Se le Carte di Mary ed il loro viaggio nella vecchia trapunta erano in grado di trasmettere un senso di Storicità, pur nella loro palese finzione, in questo seguito la Rees preferisce accantonare i (falsi) documenti storici e seguire la via del misticismo. Entra così in scena Agnes, una giovane indiana dei giorni nostri, connessa da un forte legame alla sua antenata Mary, tanto che la lettura de “Il viaggio della strega bambina” la porta a rivivere in trance tutta la vita della presunta strega.
Sebbene la trama segua per intero le vicende di Mary, il lettore non incappa in nessun evento tanto sorprendente da non poter essere intuito già dal finale del primo volume, dove veniva appunto ventilata la possibilità che la giovane si unisse ai pellerossa, senza far più ritorno tra gli occidentali. Mi sarei inoltra aspettata maggiori collegamenti al tempo trascorso da Mary a Beulah: sotto questo aspetto, il seguito è davvero superfluo, anche per i lettori che hanno molto apprezzato il primo volume.

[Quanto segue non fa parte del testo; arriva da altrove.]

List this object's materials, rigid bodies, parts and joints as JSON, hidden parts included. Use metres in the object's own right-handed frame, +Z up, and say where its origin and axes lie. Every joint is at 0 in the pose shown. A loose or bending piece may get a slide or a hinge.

Per quanto riguarda i personaggi, viene offerta al lettore un’ottima introspezione di Mary, mentre tutte le persone con le quali interagisce vengono presentate attraverso le sue percezioni ed emozioni, quindi non se ne ottiene un quadro molto dettagliato.
Anche i personaggi della story-line ambientata nel presente sono abbastanza abbozzati, perfino Agnes che dovrebbe essere invece una sorta di coprotagonista; a spiccare per il suo carisma è soltanto zia M, sebbene i suoi “poteri” di preveggenza finiscano più volte per anticipare a tal punto gli eventi da far perdere dei frammenti narrativi al lettore.
L’elemento magico è un altro aspetto del romanzo che non ho affatto gradito. Rispetto a “Il viaggio della strega bambina”, qui la magia viene presentata sotto una luce del tutto diversa: da mera percezione di una ragazzina suggestionata dalle storie ascoltate e dal particolare ambiente in cui vive, si trasforma in qualcosa di reale e tangibile. A dispetto del fuorviante titolo italiano, Mary è ben consapevole di essere dotata di poteri speciali e ad essi fa ricorso vari volte nel volume, sia per fini utili come nascondersi nella nebbia durante un fuga, sia per scopi meno nobili come nel caso di una maledizione scagliata contro il bersaglio della sua vendetta.
Risulta quindi evidente che questo libro non può essere valutato senza affiancarvi e paragonarvi il precedente; da un’analisi generale, sia per i temi affrontati sia per il tono adottato, si evidenzia come questo romanzo sia pensato per un pubblico più maturo.
A favore dell’autrice mi sento in dovere di citare l’abilità nel delineare scene ricche di emozione, seppur con un linguaggio semplice ed immediato, e l’eccellente conoscenza che dimostra di possedere: sulla storia del Nord America ai tempi dei primi coloni europei e sulla cultura delle varie tribù indiane, nel passato come ai giorni nostri.
Desidero infine menzionare come la Rees, sempre per mezzo di Alison, abbia deciso di ricorrere al metodo dei “documenti ritrovati” per far conoscere al lettore il destino degli altri personaggi del primo capitolo, seppure in modo nettamente separato dalla narrazione.